- [Set exercise]: Determine the number of lines that have the string "this" in them, and give only that number.
— start Extracted information —
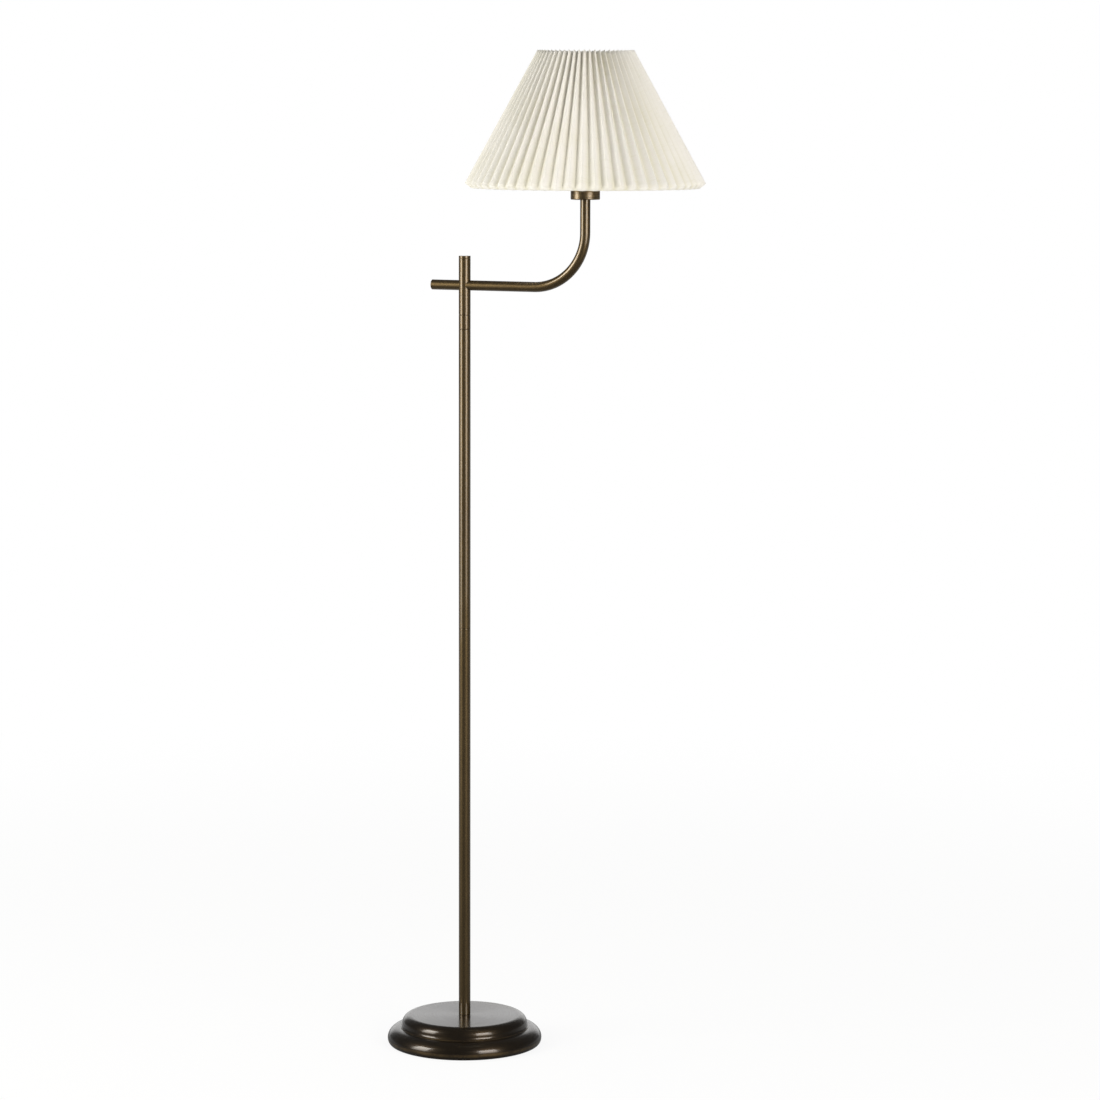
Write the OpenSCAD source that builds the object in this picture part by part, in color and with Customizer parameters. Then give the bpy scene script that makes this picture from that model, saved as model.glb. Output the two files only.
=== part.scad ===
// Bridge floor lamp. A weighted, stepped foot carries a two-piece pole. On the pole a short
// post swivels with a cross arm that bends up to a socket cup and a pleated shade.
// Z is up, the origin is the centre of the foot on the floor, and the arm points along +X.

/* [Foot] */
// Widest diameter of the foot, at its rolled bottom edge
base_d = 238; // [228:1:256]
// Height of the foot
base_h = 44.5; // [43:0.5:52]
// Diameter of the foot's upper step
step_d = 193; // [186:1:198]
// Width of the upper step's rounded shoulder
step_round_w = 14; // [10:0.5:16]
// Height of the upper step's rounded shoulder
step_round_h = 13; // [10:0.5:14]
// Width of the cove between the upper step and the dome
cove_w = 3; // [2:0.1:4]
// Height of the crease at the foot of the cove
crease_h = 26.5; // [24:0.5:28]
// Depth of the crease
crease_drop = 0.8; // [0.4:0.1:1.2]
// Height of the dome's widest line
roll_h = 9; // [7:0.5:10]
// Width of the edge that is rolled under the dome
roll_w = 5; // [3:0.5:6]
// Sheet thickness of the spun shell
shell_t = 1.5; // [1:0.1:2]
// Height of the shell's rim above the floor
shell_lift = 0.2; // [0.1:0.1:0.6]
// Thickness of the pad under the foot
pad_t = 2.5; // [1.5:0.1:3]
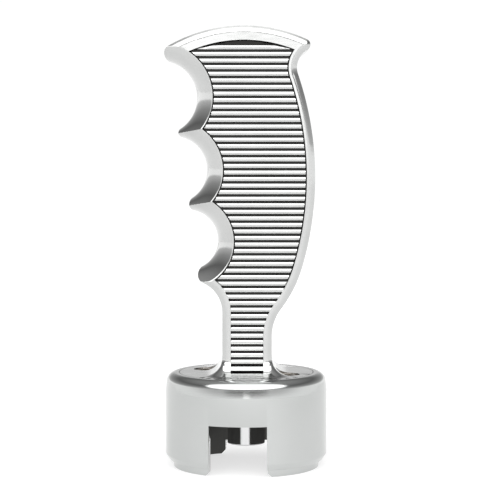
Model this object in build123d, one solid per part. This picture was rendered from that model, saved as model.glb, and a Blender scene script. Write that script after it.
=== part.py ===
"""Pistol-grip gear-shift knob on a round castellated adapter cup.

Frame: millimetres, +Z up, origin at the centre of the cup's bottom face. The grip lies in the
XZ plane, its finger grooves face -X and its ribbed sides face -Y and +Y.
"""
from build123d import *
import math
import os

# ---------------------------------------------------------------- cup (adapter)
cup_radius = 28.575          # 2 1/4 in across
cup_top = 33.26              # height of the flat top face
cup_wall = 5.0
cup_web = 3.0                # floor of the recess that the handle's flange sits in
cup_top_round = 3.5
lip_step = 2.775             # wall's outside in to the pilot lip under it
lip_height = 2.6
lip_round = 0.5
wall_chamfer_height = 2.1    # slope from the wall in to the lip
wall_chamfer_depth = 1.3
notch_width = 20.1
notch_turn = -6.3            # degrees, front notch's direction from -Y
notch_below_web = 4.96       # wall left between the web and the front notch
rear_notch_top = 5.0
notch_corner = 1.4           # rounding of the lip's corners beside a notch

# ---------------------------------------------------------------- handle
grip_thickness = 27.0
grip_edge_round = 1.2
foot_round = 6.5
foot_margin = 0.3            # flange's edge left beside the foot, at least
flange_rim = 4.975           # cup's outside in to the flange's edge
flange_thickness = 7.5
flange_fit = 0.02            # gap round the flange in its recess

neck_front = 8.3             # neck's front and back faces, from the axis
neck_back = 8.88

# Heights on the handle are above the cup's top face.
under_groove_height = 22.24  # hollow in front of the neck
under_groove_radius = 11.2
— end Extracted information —
- [Solution]: 2